Hop on a chartered bus for a two-hour ride to Palacio de Hoyuelos, a 16th Century Renaissance palace in Provincia de Segovia, where the spiritual ceremony will take place, and where a couple dozen of us will luxuriate for the entire weekend.
Perform the evening's first piece of layman theater, after the minister's stirring invocation, incorporating the über-romantic words of Romeo and Juliet.
Dine on lamb, as melt-in-your-mouth delicious as sherbet.
Toast—to the husbands!
Toast—to the family!
Toast—to the friends!
Observe—with a tinge of voyeurism—as the couple take to the dance floor, sensually entwined in each other's sinewy bodies.
Party like it's Studio 54, circa 1977.
Make love—really make love, not merely have sex—to a young man in the early hours of the morning after the curtain came down on the post-nuptial festivities.
Laugh hysterically when he says, “You aren't going to have a heart attack—are you, old man?”
Sleep until 4 p.m. or so on Saturday.
Make artistic comparisons at every turn: Cezanne-like landscapes, Almovodarian trysts, Shakespearean balconies, Cowardesque repartee.
Create a game, utilizing the grandiose staircase of the castle (approximately 30 feet in length and 10 feet wide) in which each player descends the stairs portraying a famous personage, fictional or not.

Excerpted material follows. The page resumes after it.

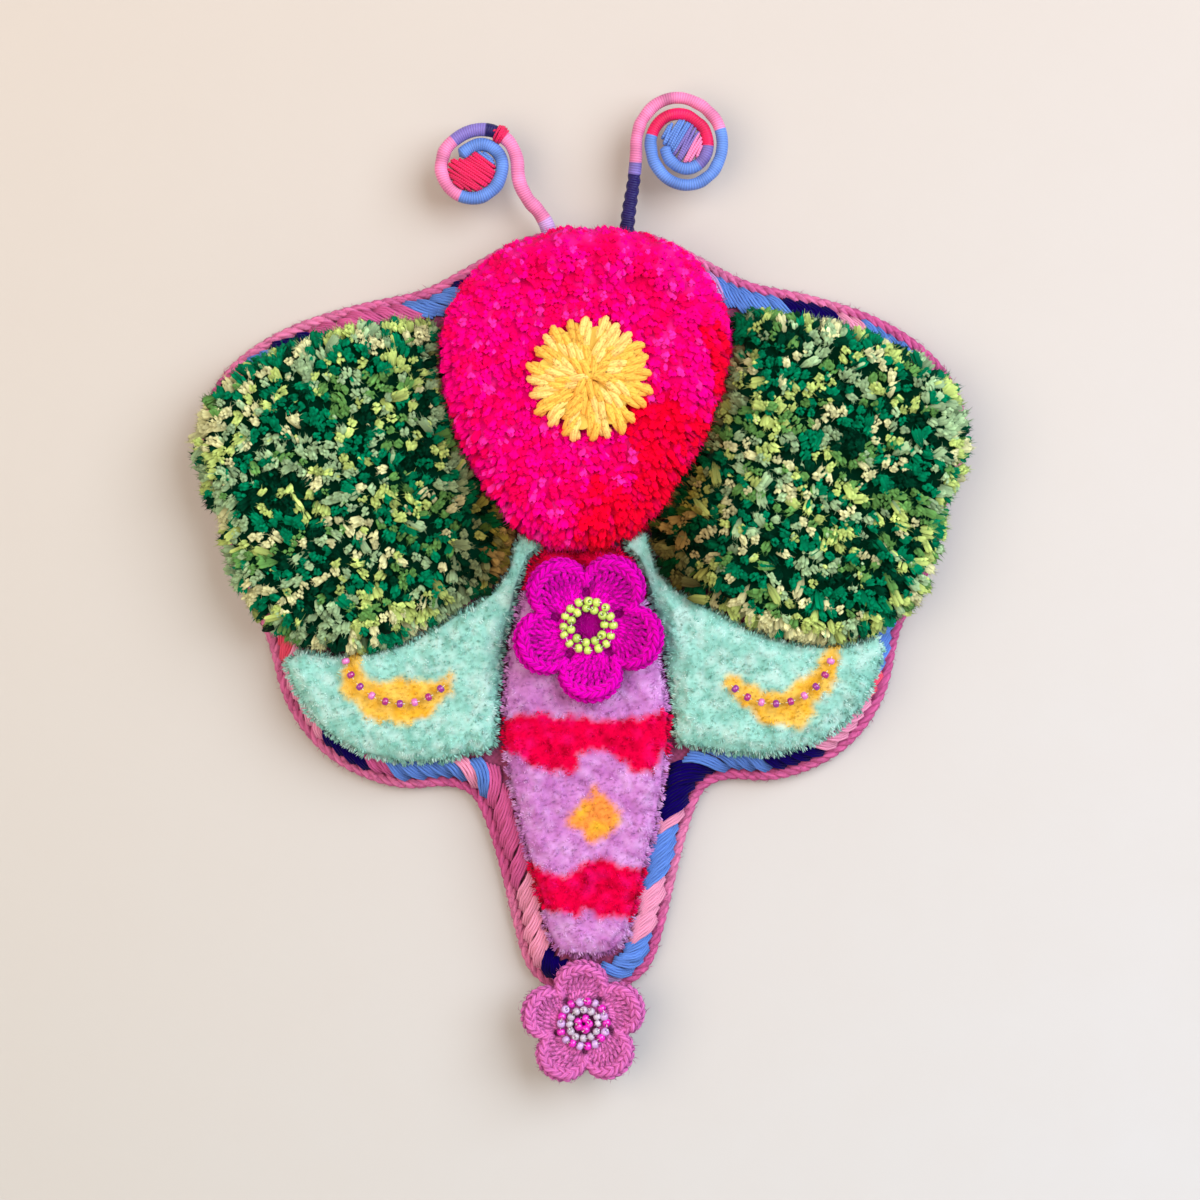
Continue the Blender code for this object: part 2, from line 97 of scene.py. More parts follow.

Stumble down the stairs like Elizabeth Taylor playing Martha in Who's Afraid of Virginia Woolf.
Laugh until it hurts.
Think that you might have a heart attack, old man.
Debrief with Jimmy on the train ride from Segovia to Madrid, determined not to forget a single juicy detail of the prior 48 hours.
Return to Los Angeles, jolted by the very notion that something as noxious as Proposition 8, depriving people who love each other of the human right to be married, could be passed.

I worked with MK on the seminal gay play "Dream Man" (which he is currently editing the film version of) and his activism is something we could all learn from, especially as he is, as I write, screaming down the Mormons in an LA he helped shape. Some people will see my worries as being of little significance, but I am not a marriage supporter, merely a supporter of hope, and if Jimmy and Sergio can take that step then there is no reason why other shouldn't be allowed to. It is mind-boggling, quite frankly.